TORONTO - The number of COVID-19 cases at a farm in Southwestern Ontario has nearly doubled, local authorities said Tuesday as they worked to contain an outbreak that has hit dozens of migrant workers.

The Haldimand-Norfolk Health Unit said 164 people - most of them migrant workers - have tested positive for COVID-19 at the Scotlynn Group's farm in Norfolk Country, up from 85 cases reported on Sunday.

The agency said seven people have been admitted to hospital but gave no update on their condition.

“As part of the public health management plan, health unit staff are continuing to contact individuals who have been in close contact with a worker for further evaluation,” a statement from the health unit said.

In all, 210 people at the farm have been tested for the virus, with 46 testing negative.

The health unit said it is working with the farm's management to contain the outbreak in the residences of migrant workers.

Approximately 20,000 migrant workers come to Ontario each year to work on farms and in greenhouses. Many of the workers come from Mexico, the Caribbean and Guatemala and when they arrived this year they were required to self-isolate for 14 days

Outbreaks that have affected dozens of migrant workers have been reported in Chatham-Kent, Windsor-Essex, Niagara Region and Elgin County.

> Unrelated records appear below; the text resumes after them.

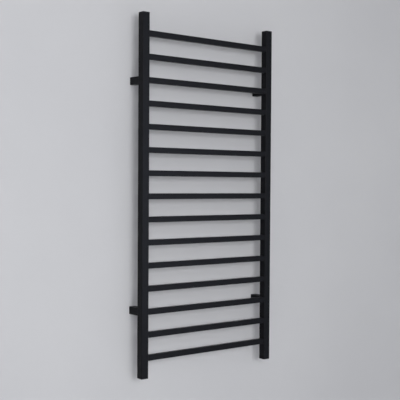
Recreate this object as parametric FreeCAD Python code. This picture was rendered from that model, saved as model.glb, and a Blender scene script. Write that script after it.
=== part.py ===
import FreeCAD, Part
import math
import os

# Wall-mounted ladder towel warmer: two square posts, fifteen flat bars, four stand-offs
# and a dry heating cable threaded through the bars.
# Frame: millimetres, +Z up, +X to the right as seen from the room, +Y into the wall. The wall
# is the plane Y = 0. The origin is the centre of the four wall fixings, level with the middle bar.

# ---------------------------------------------------------------- driving dimensions
rail_height = 1136.0      # with the end caps
wall_distance = 72.0      # wall to the front of the posts
post_spacing = 515.0      # centre to centre
post_size = 25.4          # square tube
post_wall = 1.5
post_corner = 1.5         # outside corner radius

bar_count = 15
bar_pitch = 72.0
bar_height = 18.0
bar_depth = 14.0
bar_wall = 1.2
bar_corner = 1.2
bar_setback = 2.0         # bar front behind post front

cap_plate = 2.0
cap_spigot = 8.0
cap_spigot_wall = 1.6
cap_chamfer = 0.4

standoff_bars = (3, 13)   # counted from the top: the bars whose height the stand-offs share
standoff_size = 24.0
standoff_wall = 2.0
standoff_plate = 3.0      # end plate against the post
standoff_corner = 1.5
wall_gap = 0.5            # sleeve end to wall

block_depth = 16.0
block_play = 0.2          # wall block to sleeve, at the sides and below
fixing_hole_r = 2.75
fixing_head_r = 5.2
fixing_head_depth = 5.0
cable_notch = (8.0, 4.4)  # width and height of the way for the supply cores past the block

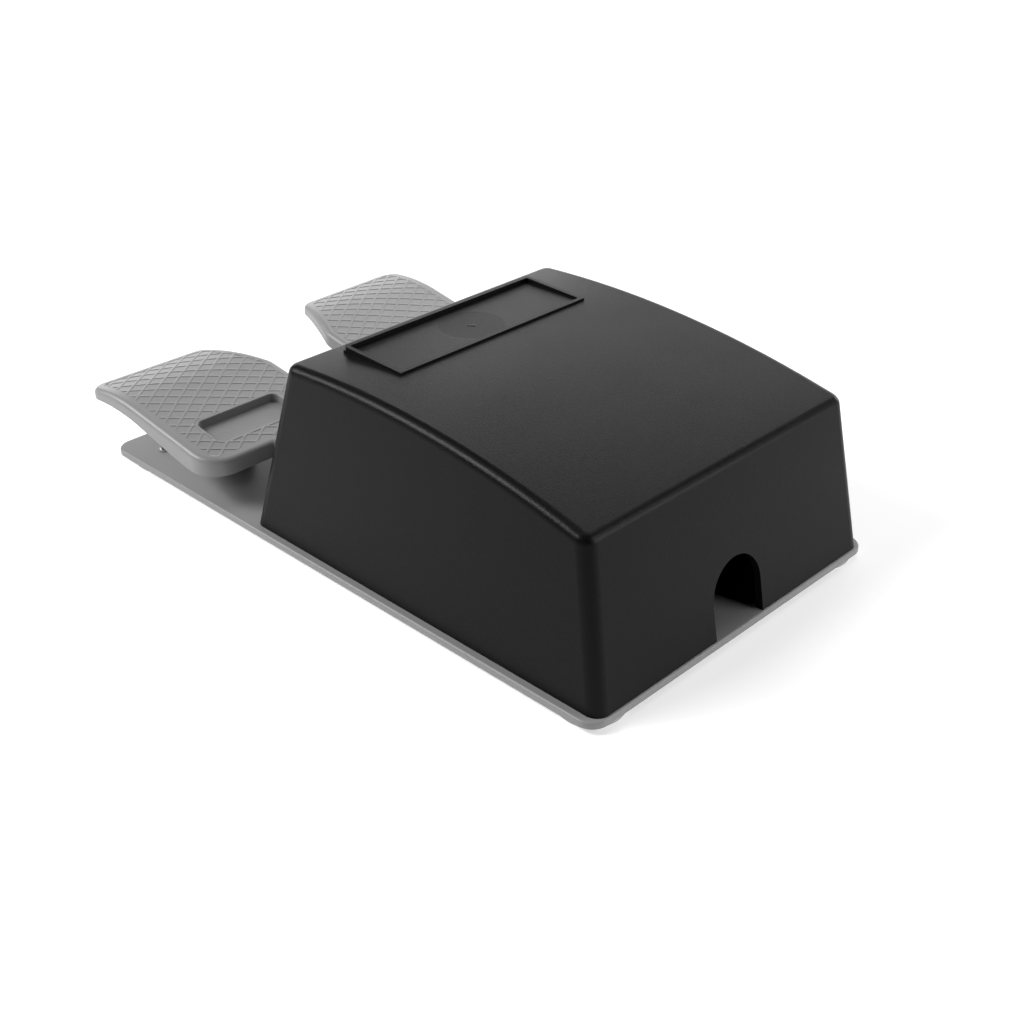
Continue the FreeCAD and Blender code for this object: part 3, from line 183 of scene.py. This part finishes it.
def moulded(name, colour, roughness, grain, depth, level=0.5, swing=0.12, uneven=0.05,
            marks=(), rib=0.0):
    """Moulded plastic: an etched sand grain, faint flow clouds and a touch of uneven gloss.

    Swing is how far the colour goes to both sides, and uneven how far the roughness goes over a
    few centimetres. Marks are the (x, y, radius, height) of round traces that the mould left, in
    metres, and rib is the height of the tread's ribs.
    """
    finish = Finish(name, Specular_IOR_Level=level)
    clouds = finish.noise(18 * MILLI, 3.0)
    sand = finish.noise(grain, 3.0, 0.6)
    shade = clouds * 0.7 + sand * 0.3
    relief = sand * depth
    gloss = roughness - (uneven + SAND_GLOSS) / 2 + clouds * uneven + sand * SAND_GLOSS
    for x, y, radius, height in marks:
        edge = min(0.25 * radius, 0.25 * MILLI)
        outside = finish.reach(x, y).band(radius - edge, radius + edge)
        shade = shade * ((1 - MARK_SHADE) + outside * MARK_SHADE)
        gloss = gloss + (1 - outside) * MARK_DULLING
        relief = relief + (1 - outside) * height
    if rib:
        relief = relief + tread(finish) * rib
    dark = scaled(colour, 1 - swing)
    light = scaled(colour, 1 + swing)
    finish.feed("Base Color", finish.mix(shade, dark, light))
    finish.feed("Roughness", gloss)
    finish.feed("Normal", finish.bump(relief, 1.0))
    return finish.material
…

Meanwhile, Ontario's New Democrats called on the provincial government Tuesday to help the province's agricultural community deal with the pandemic.

“Premier Doug Ford needs to immediately deploy resources to hotspots, and in the agricultural sector, that must include mobile testing units, local motel or hotel facilities for isolation, personal protective equipment, and ensured access to clean water and sanitation,” said NDP labour critic Wayne Gates.

Ford said on Monday he wanted to ramp up testing for the workers and that he would have more news on that effort in the coming days.

He also said the province may have to consider making changes to the communal nature of the bunkhouses in the future, but it would be hard to take that action during the pandemic.

“It's something we can put on the table,” he said. “Can we do it in within a month or so? I just don't think that's reality. But what we can do, we can go in and test frequently. I think it's critical that we do.”